▶ **Task**
Tally up the lines below that include the word "model". Answer with the number alone.

▶ **Recorded data**
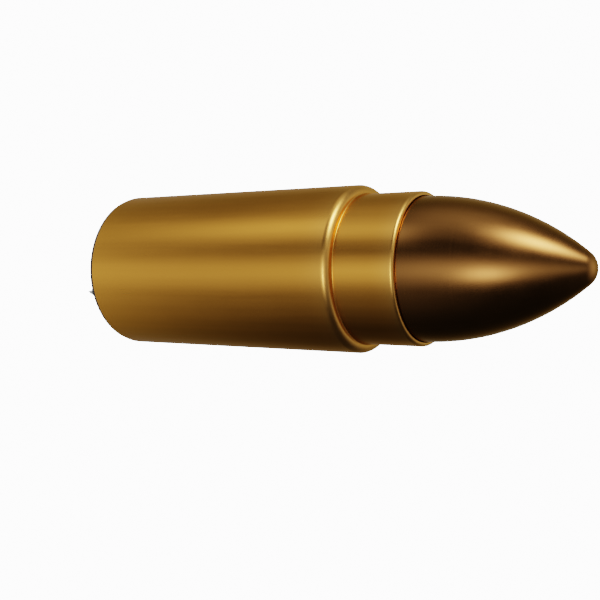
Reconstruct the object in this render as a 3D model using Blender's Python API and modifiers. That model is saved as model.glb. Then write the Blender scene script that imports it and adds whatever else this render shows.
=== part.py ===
"""Wall-mounted headphone hook: a brass-plated peg with a round body, a stepped neck and a screw-off nose.

The hook sticks straight out of a wall. The wall is the plane y = 0, the hook points along -Y and +Z is up.
Every piece is drawn as it would stand on a lathe: its own +Z is the distance out from the wall, and one empty
at the wall lays that axis down along -Y. Lengths are in metres, written as millimetres times MM.
"""

from math import asin, cos, degrees, pi, radians, sin

import bmesh
import bpy
from mathutils import Matrix, Vector

MM = 0.001
GAP = 0.3 * MM  # between pieces that touch
AROUND = 40  # sides of a large turned piece
AROUND_SMALL = 20  # sides of a screw, nut or washer

# Outside shape of the peg
BODY_R = 28.0 * MM
NECK_R = 24.95 * MM
SHOULDER_OUT = 100.6 * MM  # front face of the step from body to neck
SHOULDER_ROUND = 2.6 * MM
SHOULDER_FILLET = 0.4 * MM
MOUTH_OUT = 121.6 * MM  # open end of the neck
MOUTH_R = 23.65 * MM
TIP_R = 23.35 * MM
OGIVE_OUT = 122.0 * MM  # where the nose starts to curve in
OGIVE_R = 79.9 * MM
NOSE_R = 6.4 * MM

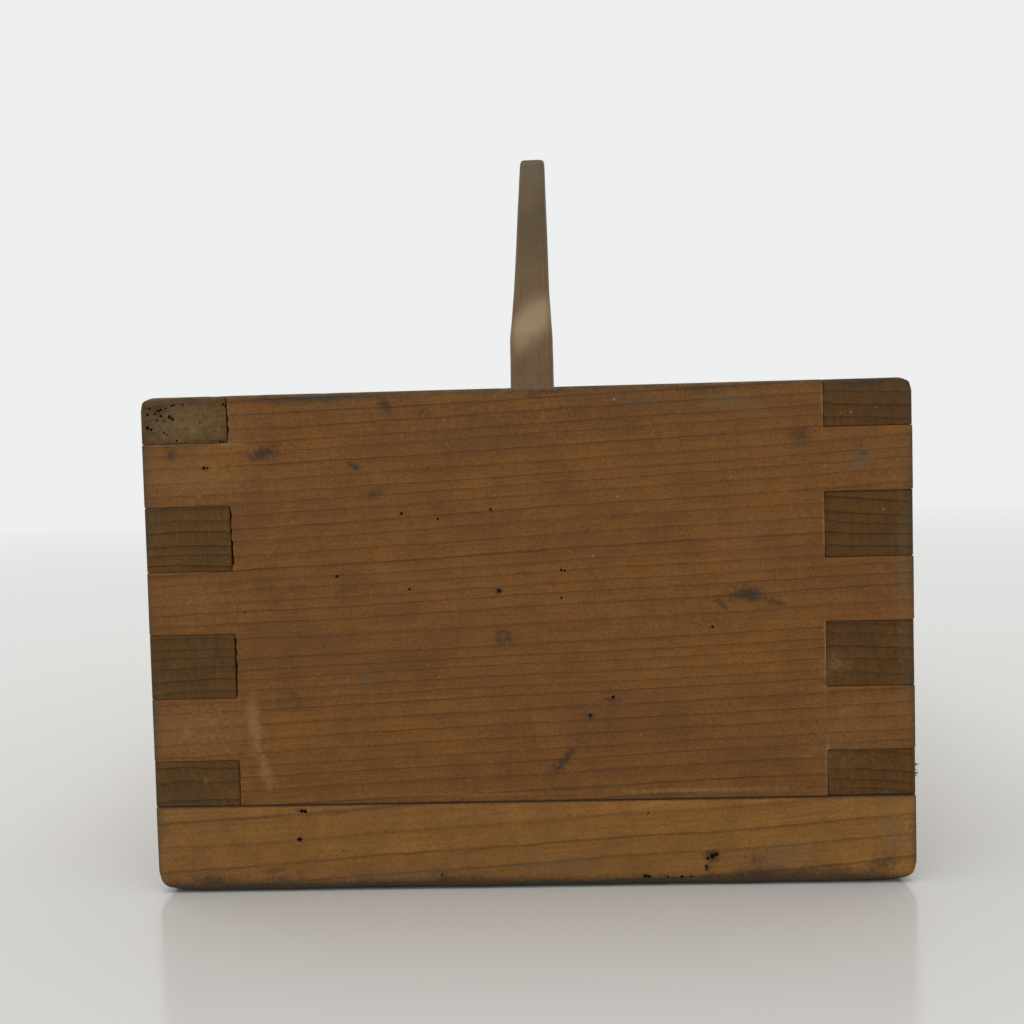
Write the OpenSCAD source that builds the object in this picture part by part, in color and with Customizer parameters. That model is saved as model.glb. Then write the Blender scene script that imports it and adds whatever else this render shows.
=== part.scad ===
// Hand corn planter: a finger-jointed seed box on a thick sole, with a hand lever that
// shuttles a seed slide under the hopper. Millimetres, +Z up, -Y is the leading end.
// The origin is on the ground, at the centre of the sole.

/* [Box] */
// Outer width across the side boards
box_w = 132; // [112:1:160]
// Outer length, leading end to trailing end
box_len = 250; // [240:1:300]
// Height of the walls above the sole
wall_h = 71.5; // [70:0.5:90]
// Thickness of the end boards and side boards
board_t = 15; // [12:0.5:17]
// Thickness of the sole
sole_t = 15; // [14:0.5:20]
// Height of the short fingers at the top and bottom of each corner
edge_finger_h = 8; // [5:0.5:12]
// Number of tails on each edge of an end board
tails = 3; // [2:1:4]
// Rounding of the upper long edges
top_round = 2; // [1:0.5:4]
// Rounding of the lower long edges of the sole
sole_round = 4; // [1:0.5:5]
// Rounding of the upright corners
corner_round = 0.8; // [0.5:0.1:2]

/* [Seed slide] */
// Width of the seed slide
slide_w = 34; // [30:1:40]
// Thickness of the seed slide
slide_t = 8.4; // [7:0.1:9]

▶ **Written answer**
2